I wanted to make a little parser that would parse a given expression (like "Column1 = 123 AND Column2 < 456") and convert it to the above function calls. Also, it would be nice if I could add parameters there, so I would be protected against injection attacks. The last little piece of sugar on the top would be if it could cache the parse results and reuse them when the same query is to be re-executed on another object.
So I was wondering - are there any existing solutions that I could use for this, or will I have to roll out my own expression parser? It's not too complicated, but if I can save myself two or three days of coding and a heapload of bugs to fix, it would be worth it.
Try out Irony. Though the documentation is lacking, the samples will get you up and running very quickly. Irony is a project for parsing code and building abstract syntax trees, but you might have to write a little logic to create a form that suits your needs. The DLR may be the complement for this, since it can dynamically generate / execute code from abstract syntax trees (it's used for IronPython and IronRuby). The two should make a good pair.

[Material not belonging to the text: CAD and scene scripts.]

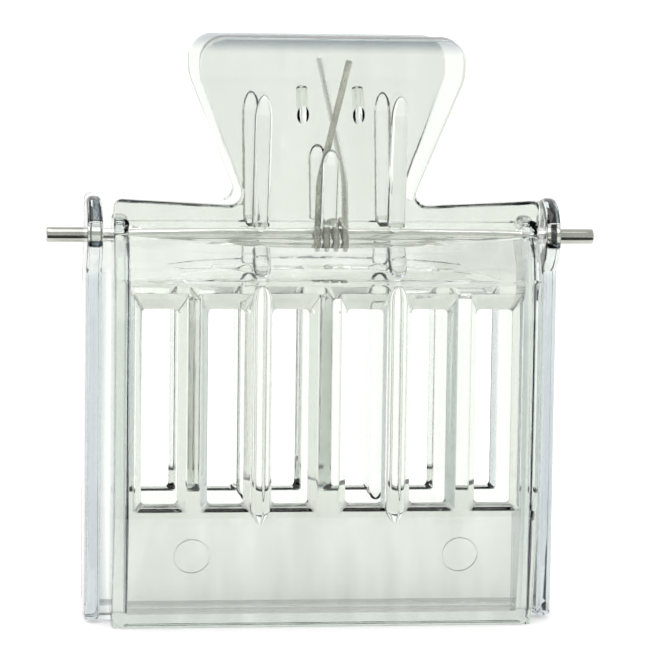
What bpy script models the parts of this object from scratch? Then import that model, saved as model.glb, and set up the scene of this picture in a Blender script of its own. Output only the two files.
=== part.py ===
"""Queen cage: a clear spring clip that closes over a queen bee on the comb.

Two moulded shells turn on one steel rod, and a torsion spring on the rod keeps their mouth shut.
Units are metres. X runs along the rod, -Y is the front, +Z is up, and the mouth rests on Z = 0.
A side outline is drawn as (out, up): out is the distance from the middle plane towards the
shell's own face, so both shells share the same numbers. Only the front shell has pegs.
"""
import math

import bmesh
import bpy
from mathutils import Matrix, Vector

# Shells
WALL = 0.0022
FRONT_HALF_WIDTH = 0.0299
BACK_HALF_WIDTH = 0.0335
MOUTH_OUT = 0.0070
PANEL_OUT = 0.0105
VALLEY_OUT = 0.0066
TAB_TOP_OUT = 0.0115
FOLD_UP = 0.0164
PANEL_TOP_UP = 0.0494
VALLEY_UP = 0.0554
TAB_TOP_UP = 0.0829
PANEL_BEND = 0.0032
VALLEY_BEND = 0.0024
LIP_THICK = 0.0020
PARTING_GAP = 0.0002
BOTTOM_CORNER = 0.0020

# Thumb tab and shoulders: lengths along the tab's slope are measured from the valley
SHOULDER_OUTER = 0.0052
SHOULDER_INNER = 0.0043
NECK_HALF_WIDTH = 0.0115
TAB_HALF_WIDTH = 0.0185
TAB_WIDEST = 0.0224
SHOULDER_CORNER = 0.0010
NECK_FILLET = 0.0016
TAB_SIDE_BEND = 0.0060
TAB_CORNER = 0.0034

# Side walls and ears
FRONT_EAR_RADIUS = 0.0032
BACK_EAR_RADIUS = 0.0055
BACK_WALL_REACH = BACK_EAR_RADIUS / 2
EAR_START = 60
EAR_END = 240
EAR_BLEND = 1.5

# Slots
SLOT_CENTRES = (0.0052, 0.01425, 0.0235)
SLOT_WIDTH = 0.0048
SLOT_BOTTOM_UP = 0.0178
SLOT_TOP_UP = 0.0456
SLOT_FLARE_SIDE = 0.0013
SLOT_FLARE_TOP = 0.0019
SLOT_FLARE_BOTTOM = 0.0008

# Ribs, fins and pegs
RIB_X = 0.0095
RIB_WIDTH = 0.0025
RIB_HEIGHT = 0.0013
RIB_RAMP = 0.0050
RIB_TOP_UP = 0.0750
RIB_FOOT_UP = 0.0565
LOWER_RIB_TOP_UP = 0.0537
LOWER_RIB_FOOT_UP = 0.0501
CENTRE_RIB_TOP_UP = 0.0675
FIN_WIDTH = 0.0028
FIN_HEIGHT = 0.0012
FIN_BOTTOM_UP = 0.0154
FIN_TOP_UP = 0.0486
PEG_X = 0.0039
PEG_RADIUS = 0.00085
PEG_LENGTH = 0.0050
PEG_ROOT_UP = 0.0709
PEG_RISE_ANGLE = math.radians(60)

# Rod and spring
PIN_UP = 0.0549
PIN_RADIUS = 0.0011
PIN_LENGTH = 0.0780
PIN_CHAMFER = 0.0002
BORE_CLEARANCE = 0.00008
WIRE_RADIUS = 0.000475
COIL_RADIUS = 0.00233
COIL_TURNS = 3.5
COIL_START_X = -0.0011
COIL_END_X = 0.0035
LEG_LEAN = math.radians(12.5)
LEG_BEND_UP = 0.0630
FRONT_LEG_TIP_X = 0.0024
BACK_LEG_TIP_X = 0.0001
LEG_TIP_UP = 0.0800

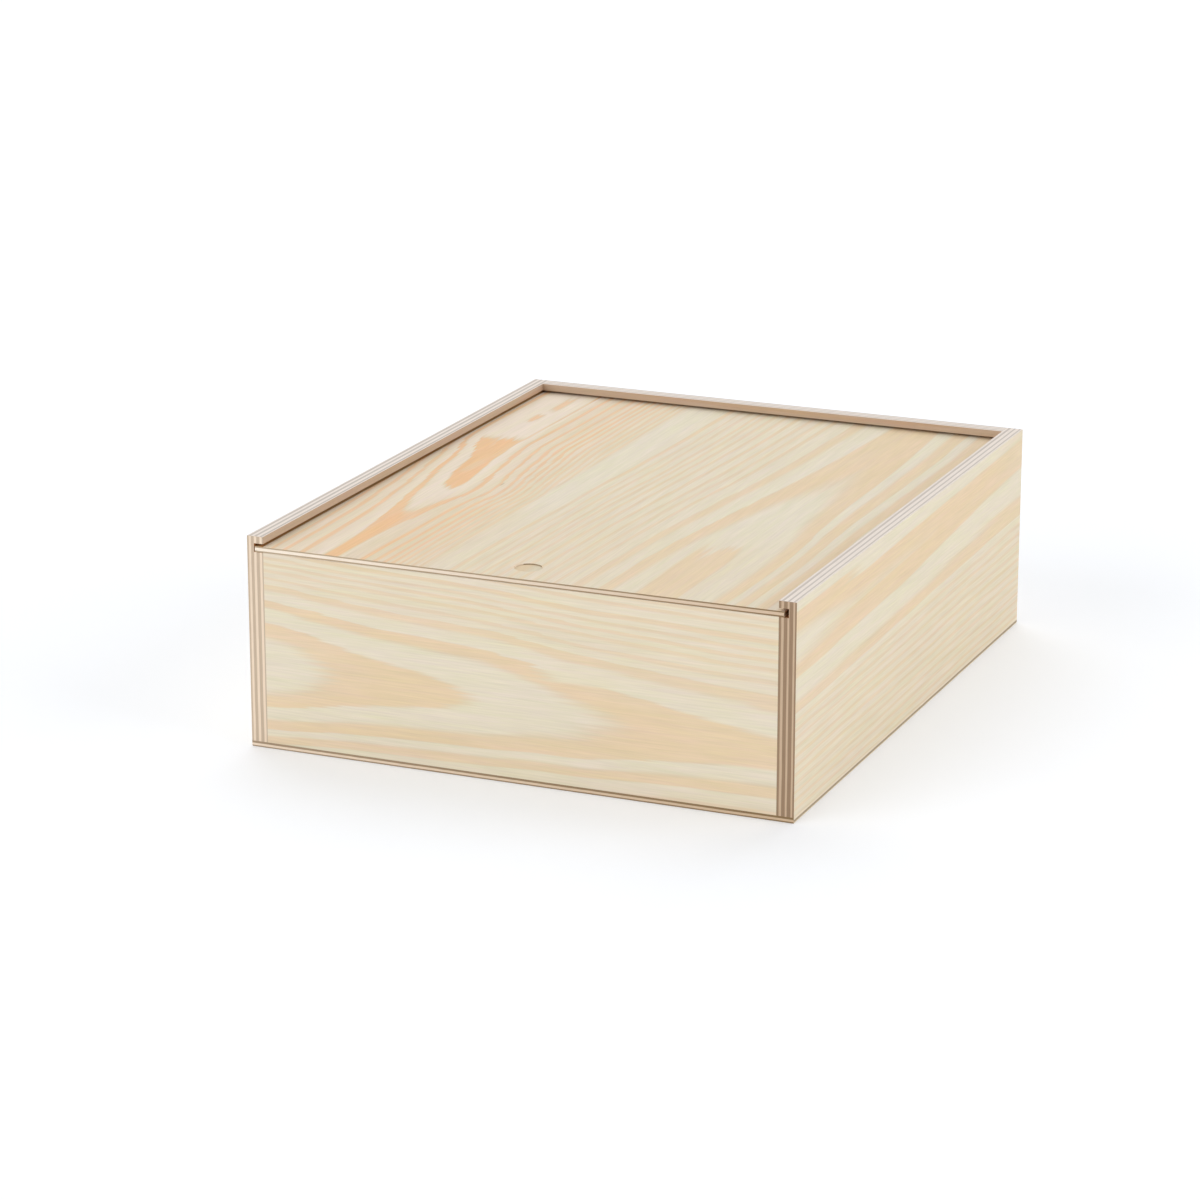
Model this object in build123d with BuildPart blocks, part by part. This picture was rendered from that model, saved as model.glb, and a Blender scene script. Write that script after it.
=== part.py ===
from build123d import *
import os

# Plywood box with a sliding lid, for papers and keepsakes. Four walls of seven-ply board stand on
# a thin three-ply base. A thin lid slides in a groove that runs round the inside of both sides and
# the back, and leaves the box over the lower front panel.
#
# Millimetres. The origin is the middle of the underside, +Z is up, and the front faces -Y.

# Outside of the closed box
box_width = 290.0  # left to right
box_depth = 350.0  # front to back
box_height = 110.0  # floor to rim

# Boards
wall = 9.0  # seven plies: both sides, the front and the back
base_thickness = 3.0  # three plies
lid_thickness = 3.0  # three plies

# Lid groove in both sides and the back
tongue_height = 3.7  # wood left above the groove, up to the rim
groove_web = 4.0  # wood left behind the groove, out to the face

# Play of the lid in its groove, with the lid pushed over to the left as it lies when closed
play_above = 1.4
play_left = 0.3
play_right = 2.3
play_back = 0.5

# Round finger recess in the lid
recess_diameter = 14.0
recess_depth = 0.6
recess_setback = 19.0  # from the lid's front edge to the middle of the recess

# Brads that hold the base to the walls, shot in from below: flattened wire with a T head
brad_width = 1.25  # of the head and the shank, across the wall
brad_thickness = 1.0  # of the shank, along the wall
brad_length = 15.0  # under the head, with its point
brad_point = 1.5
brad_head_length = 2.0  # along the wall
brad_head_height = 0.6
brad_set = 0.3  # how far the heads are punched below the underside
brads_per_side = 4
brads_per_end = 3
brad_inset = 30.0  # from the end of a wall to its first brad

# Sanded edges
arris = 0.4
lid_arris = 0.3

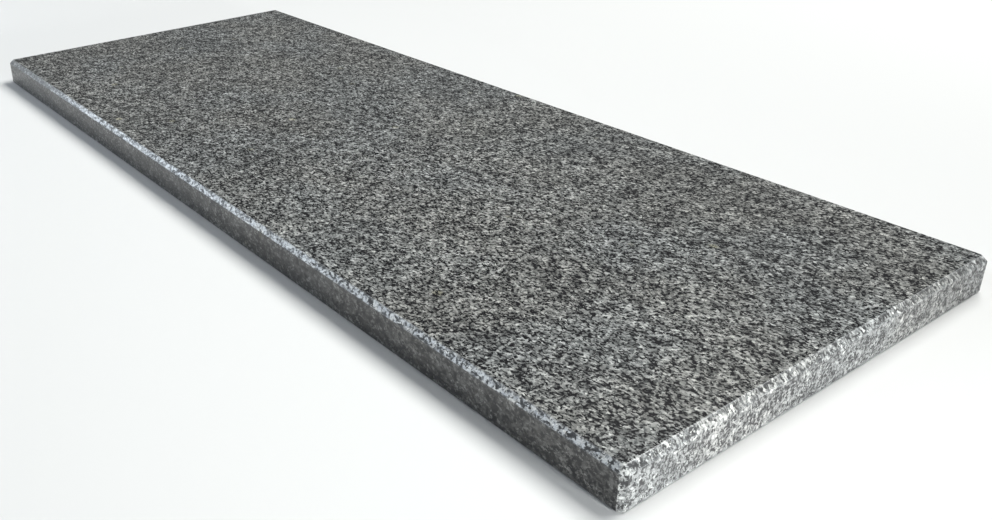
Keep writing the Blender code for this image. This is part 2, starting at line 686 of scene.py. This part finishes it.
def add_lights():
    add_area(
        "key", place=(2.3, -0.14, 0.30), aim=(0.5, -0.24, 0.015), along=(0, 1, 0),
        size=(0.4, 0.22), power=3.5, colour=(0.97, 1.0, 0.99), spread=KEY_SPREAD,
    )
    add_area(
        "overhead", place=(0.3, 1.9, 3.45), aim=(0.0, 0.1, 0.0), along=(1, 0, 0),
        size=(2.8, 1.9), power=220.0, colour=(0.99, 1.0, 0.975),
    )
    add_area(
        "fill", place=(-1.53, -1.385, 1.22), aim=(0.1, -0.2, 0.03), along=(0.877, -0.339, 0.344),
        size=(2.15, 0.35), power=20.0, colour=(0.80, 0.90, 1.0),
    )


def add_world():
    world = bpy.data.worlds.new("studio")
    bpy.context.scene.world = world
    world.use_nodes = True
    background = world.node_tree.nodes["Background"]
    background.inputs["Color"].default_value = (0.95, 0.975, 1.0, 1.0)
    background.inputs["Strength"].default_value = 0.10


def add_camera():
    data = bpy.data.cameras.new("camera")
    data.sensor_width = 36.0
    data.lens = CAMERA_LENS
    data.shift_x, data.shift_y = CAMERA_SHIFT
    data.clip_start, data.clip_end = 0.02, 60.0
    camera = bpy.data.objects.new("camera", data)
    bpy.context.scene.collection.objects.link(camera)
    back = Vector((
        math.sin(CAMERA_AZIMUTH) * math.cos(CAMERA_ELEVATION),
        -math.cos(CAMERA_AZIMUTH) * math.cos(CAMERA_ELEVATION),
        math.sin(CAMERA_ELEVATION),
    ))
    camera.rotation_mode = "QUATERNION"
    camera.rotation_quaternion = Quaternion(back, CAMERA_ROLL) @ (-back).to_track_quat("-Z", "Y")
    camera.location = CAMERA_PLACE
    bpy.context.scene.camera = camera


# ================================================================ assembly
def add_stone():
    stone = bpy.data.objects.new("slab_stone", slab_mesh())
    bpy.context.scene.collection.objects.link(stone)
    for make in (polished_granite, shaded_edge_granite, honed_granite, ground_granite, sawn_granite):
        stone.data.materials.append(make())
    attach(stone, "root")
    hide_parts(NODE)


bpy.context.scene.view_settings.view_transform = "Standard"
add_stone()
add_floor()
add_lights()
add_world()
add_camera()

Oh, and they're both first-class .NET solutions and open source.
Bison or JavaCC or the like will generate a parser from a grammar. You can then augment the nodes of the tree with your own code to transform the expression.
OP comments:
I really don't want to ship 3rd party executables with my soft. I want it to be compiled in my code.
Both tools generate source code, which you link with.
I wrote a parser for exaclty this usage and complexity level by hand. It took about 2 days. I'm glad I did it, but I wouldn't do it again. I'd use ANTLR or F#'s Fslex.